## Exercise prompt
Begin at the first line and end at the line containing "const ENAMEL_DEPTH = 1.2;". Extract exactly those lines.
--- START ---
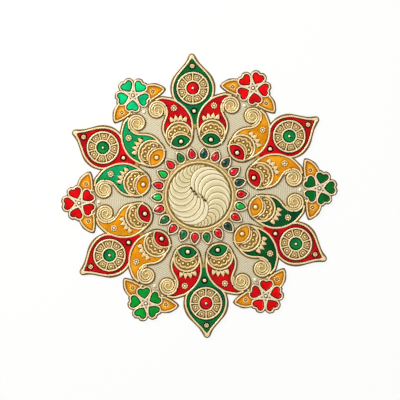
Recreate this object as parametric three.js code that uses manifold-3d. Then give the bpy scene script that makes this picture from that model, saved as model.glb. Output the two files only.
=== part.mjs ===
// A flat ornamental thali plate with six ogee petals and six flower lobes.
// Millimetres, +Z up. The origin is the middle of the flat underside, and +Y runs
// through the tip of the first petal. Petals and lobes are counted counterclockwise.
import * as THREE from "three";
import { mergeVertices } from "three/addons/utils/BufferGeometryUtils.js";
import Module from "manifold-3d";

const wasm = await Module();
wasm.setup();

// Layout of the whole plate
const SECTORS = 6;
const PLATE_RADIUS = 150;
const BASE_THICKNESS = 2;
const FLANGE_WIDTH = 1.6;
const CLEARANCE = 0.3;

// Cloison ridges and the enamel between them
const RIDGE_WIDTH = 1.7;
const RIDGE_CREST = 1;
const RIDGE_RISE = 0.9;
const ENAMEL_DEPTH = 1.2;

// Centre medallion: two fans of overlapping scales inside one rim, and the bezel round it
const MEDALLION_RADIUS = 33;
const MEDALLION_FLOOR = 0.9;
const FAN_SCALES = 8;
const FAN_RADIUS = 17.3;
const FAN_RATIO = 0.86;
const FAN_ANGLE = 56;
const FAN_STEP = 16;
const FAN_RISE = 0.2;
const FAN_MARGIN = 0.5;
const BEZEL_WIDTH = 3.2;
const BEZEL_RIDGE = 1.2;
const BEZEL_HEIGHT = 2.4;
const BEZEL_SHOULDER = 1.2;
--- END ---
## Solution
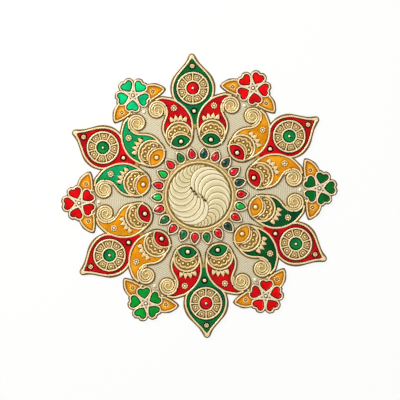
Recreate this object as parametric three.js code that uses manifold-3d. Then give the bpy scene script that makes this picture from that model, saved as model.glb. Output the two files only.
=== part.mjs ===
// A flat ornamental thali plate with six ogee petals and six flower lobes.
// Millimetres, +Z up. The origin is the middle of the flat underside, and +Y runs
// through the tip of the first petal. Petals and lobes are counted counterclockwise.
import * as THREE from "three";
import { mergeVertices } from "three/addons/utils/BufferGeometryUtils.js";
import Module from "manifold-3d";

const wasm = await Module();
wasm.setup();

// Layout of the whole plate
const SECTORS = 6;
const PLATE_RADIUS = 150;
const BASE_THICKNESS = 2;
const FLANGE_WIDTH = 1.6;
const CLEARANCE = 0.3;

// Cloison ridges and the enamel between them
const RIDGE_WIDTH = 1.7;
const RIDGE_CREST = 1;
const RIDGE_RISE = 0.9;
const ENAMEL_DEPTH = 1.2;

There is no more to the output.